START Data shown

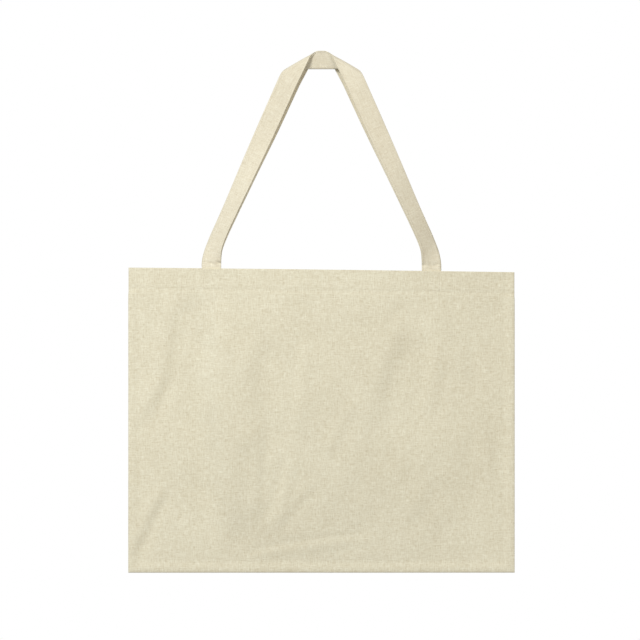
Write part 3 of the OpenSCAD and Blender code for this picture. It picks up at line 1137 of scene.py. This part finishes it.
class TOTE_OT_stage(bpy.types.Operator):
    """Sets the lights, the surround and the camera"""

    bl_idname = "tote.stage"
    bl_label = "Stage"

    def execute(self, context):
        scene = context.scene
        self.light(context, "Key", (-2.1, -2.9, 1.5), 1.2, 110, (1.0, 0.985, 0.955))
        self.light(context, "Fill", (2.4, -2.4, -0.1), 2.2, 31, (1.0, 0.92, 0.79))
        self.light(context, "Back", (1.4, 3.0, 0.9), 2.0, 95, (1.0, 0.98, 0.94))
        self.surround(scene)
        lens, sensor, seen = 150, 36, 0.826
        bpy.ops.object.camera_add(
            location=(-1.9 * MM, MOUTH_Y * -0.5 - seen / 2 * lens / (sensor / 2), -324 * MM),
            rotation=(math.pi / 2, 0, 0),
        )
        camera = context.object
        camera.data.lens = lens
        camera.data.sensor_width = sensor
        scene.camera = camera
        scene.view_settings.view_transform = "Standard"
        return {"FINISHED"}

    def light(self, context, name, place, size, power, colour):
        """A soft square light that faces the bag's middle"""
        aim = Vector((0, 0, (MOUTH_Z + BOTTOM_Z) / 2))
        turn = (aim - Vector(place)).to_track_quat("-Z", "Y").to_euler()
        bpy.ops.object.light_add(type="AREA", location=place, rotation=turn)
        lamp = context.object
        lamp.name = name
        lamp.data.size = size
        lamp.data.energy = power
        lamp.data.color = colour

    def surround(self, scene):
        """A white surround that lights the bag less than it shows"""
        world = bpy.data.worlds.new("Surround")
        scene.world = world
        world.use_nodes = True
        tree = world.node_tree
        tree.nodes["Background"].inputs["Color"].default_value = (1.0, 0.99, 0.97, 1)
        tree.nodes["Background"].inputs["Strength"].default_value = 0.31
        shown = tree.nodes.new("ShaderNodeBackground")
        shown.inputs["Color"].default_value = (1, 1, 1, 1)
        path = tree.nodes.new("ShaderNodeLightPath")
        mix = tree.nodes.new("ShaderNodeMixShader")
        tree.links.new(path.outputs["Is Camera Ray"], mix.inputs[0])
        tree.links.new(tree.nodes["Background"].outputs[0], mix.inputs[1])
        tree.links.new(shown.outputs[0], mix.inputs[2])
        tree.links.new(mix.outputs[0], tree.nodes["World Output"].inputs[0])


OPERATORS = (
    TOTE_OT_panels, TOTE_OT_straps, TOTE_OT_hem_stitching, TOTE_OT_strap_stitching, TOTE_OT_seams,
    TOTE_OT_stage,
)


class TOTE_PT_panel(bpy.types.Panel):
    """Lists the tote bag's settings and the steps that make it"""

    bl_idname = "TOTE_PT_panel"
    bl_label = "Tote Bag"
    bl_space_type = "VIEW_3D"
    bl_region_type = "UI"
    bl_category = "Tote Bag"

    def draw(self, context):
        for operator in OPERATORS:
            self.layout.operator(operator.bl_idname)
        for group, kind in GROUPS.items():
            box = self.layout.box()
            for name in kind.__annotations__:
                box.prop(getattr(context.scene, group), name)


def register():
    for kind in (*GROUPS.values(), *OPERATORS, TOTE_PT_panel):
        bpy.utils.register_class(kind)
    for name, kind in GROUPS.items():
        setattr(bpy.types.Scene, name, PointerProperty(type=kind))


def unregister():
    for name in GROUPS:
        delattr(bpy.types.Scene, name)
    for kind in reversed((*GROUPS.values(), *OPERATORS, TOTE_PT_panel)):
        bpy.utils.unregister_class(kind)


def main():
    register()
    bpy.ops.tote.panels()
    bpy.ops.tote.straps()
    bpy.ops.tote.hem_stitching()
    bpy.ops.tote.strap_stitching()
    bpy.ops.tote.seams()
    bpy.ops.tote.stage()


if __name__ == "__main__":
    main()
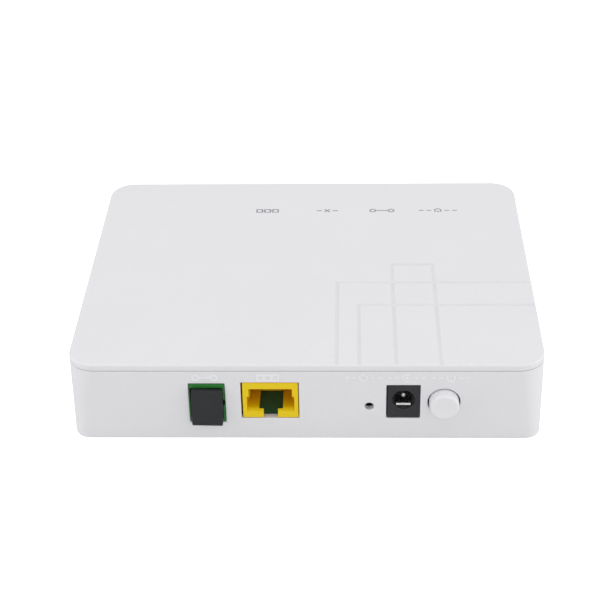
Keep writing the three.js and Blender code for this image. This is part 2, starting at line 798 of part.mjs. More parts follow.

END Data shown

### Work to complete
Extract the listing in its entirety and repeat it exactly.

### Answer to this problem
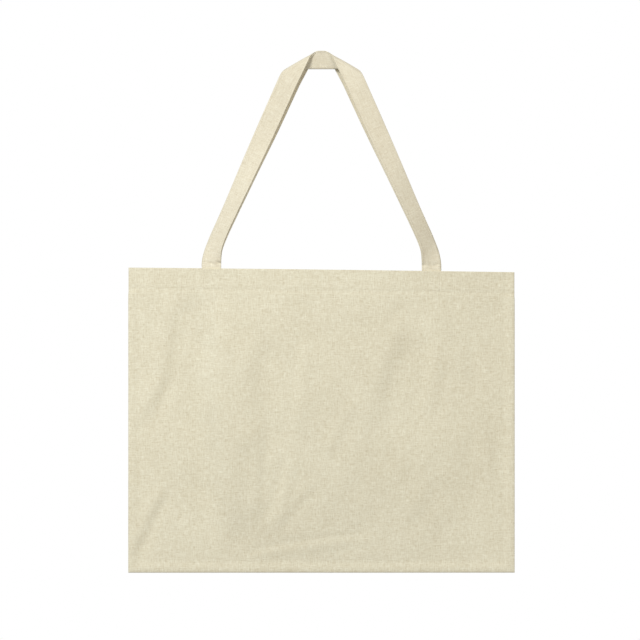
Write part 3 of the OpenSCAD and Blender code for this picture. It picks up at line 1137 of scene.py. This part finishes it.
class TOTE_OT_stage(bpy.types.Operator):
    """Sets the lights, the surround and the camera"""

    bl_idname = "tote.stage"
    bl_label = "Stage"

    def execute(self, context):
        scene = context.scene
        self.light(context, "Key", (-2.1, -2.9, 1.5), 1.2, 110, (1.0, 0.985, 0.955))
        self.light(context, "Fill", (2.4, -2.4, -0.1), 2.2, 31, (1.0, 0.92, 0.79))
        self.light(context, "Back", (1.4, 3.0, 0.9), 2.0, 95, (1.0, 0.98, 0.94))
        self.surround(scene)
        lens, sensor, seen = 150, 36, 0.826
        bpy.ops.object.camera_add(
            location=(-1.9 * MM, MOUTH_Y * -0.5 - seen / 2 * lens / (sensor / 2), -324 * MM),
            rotation=(math.pi / 2, 0, 0),
        )
        camera = context.object
        camera.data.lens = lens
        camera.data.sensor_width = sensor
        scene.camera = camera
        scene.view_settings.view_transform = "Standard"
        return {"FINISHED"}

    def light(self, context, name, place, size, power, colour):
        """A soft square light that faces the bag's middle"""
        aim = Vector((0, 0, (MOUTH_Z + BOTTOM_Z) / 2))
        turn = (aim - Vector(place)).to_track_quat("-Z", "Y").to_euler()
        bpy.ops.object.light_add(type="AREA", location=place, rotation=turn)
        lamp = context.object
        lamp.name = name
        lamp.data.size = size
        lamp.data.energy = power
        lamp.data.color = colour

    def surround(self, scene):
        """A white surround that lights the bag less than it shows"""
        world = bpy.data.worlds.new("Surround")
        scene.world = world
        world.use_nodes = True
        tree = world.node_tree
        tree.nodes["Background"].inputs["Color"].default_value = (1.0, 0.99, 0.97, 1)
        tree.nodes["Background"].inputs["Strength"].default_value = 0.31
        shown = tree.nodes.new("ShaderNodeBackground")
        shown.inputs["Color"].default_value = (1, 1, 1, 1)
        path = tree.nodes.new("ShaderNodeLightPath")
        mix = tree.nodes.new("ShaderNodeMixShader")
        tree.links.new(path.outputs["Is Camera Ray"], mix.inputs[0])
        tree.links.new(tree.nodes["Background"].outputs[0], mix.inputs[1])
        tree.links.new(shown.outputs[0], mix.inputs[2])
        tree.links.new(mix.outputs[0], tree.nodes["World Output"].inputs[0])


OPERATORS = (
    TOTE_OT_panels, TOTE_OT_straps, TOTE_OT_hem_stitching, TOTE_OT_strap_stitching, TOTE_OT_seams,
    TOTE_OT_stage,
)


class TOTE_PT_panel(bpy.types.Panel):
    """Lists the tote bag's settings and the steps that make it"""

    bl_idname = "TOTE_PT_panel"
    bl_label = "Tote Bag"
    bl_space_type = "VIEW_3D"
    bl_region_type = "UI"
    bl_category = "Tote Bag"

    def draw(self, context):
        for operator in OPERATORS:
            self.layout.operator(operator.bl_idname)
        for group, kind in GROUPS.items():
            box = self.layout.box()
            for name in kind.__annotations__:
                box.prop(getattr(context.scene, group), name)


def register():
    for kind in (*GROUPS.values(), *OPERATORS, TOTE_PT_panel):
        bpy.utils.register_class(kind)
    for name, kind in GROUPS.items():
        setattr(bpy.types.Scene, name, PointerProperty(type=kind))


def unregister():
    for name in GROUPS:
        delattr(bpy.types.Scene, name)
    for kind in reversed((*GROUPS.values(), *OPERATORS, TOTE_PT_panel)):
        bpy.utils.unregister_class(kind)


def main():
    register()
    bpy.ops.tote.panels()
    bpy.ops.tote.straps()
    bpy.ops.tote.hem_stitching()
    bpy.ops.tote.strap_stitching()
    bpy.ops.tote.seams()
    bpy.ops.tote.stage()


if __name__ == "__main__":
    main()
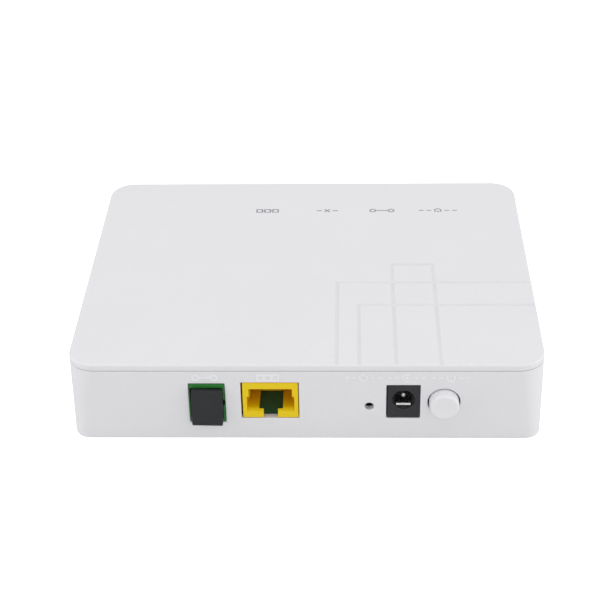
Keep writing the three.js and Blender code for this image. This is part 2, starting at line 798 of part.mjs. More parts follow.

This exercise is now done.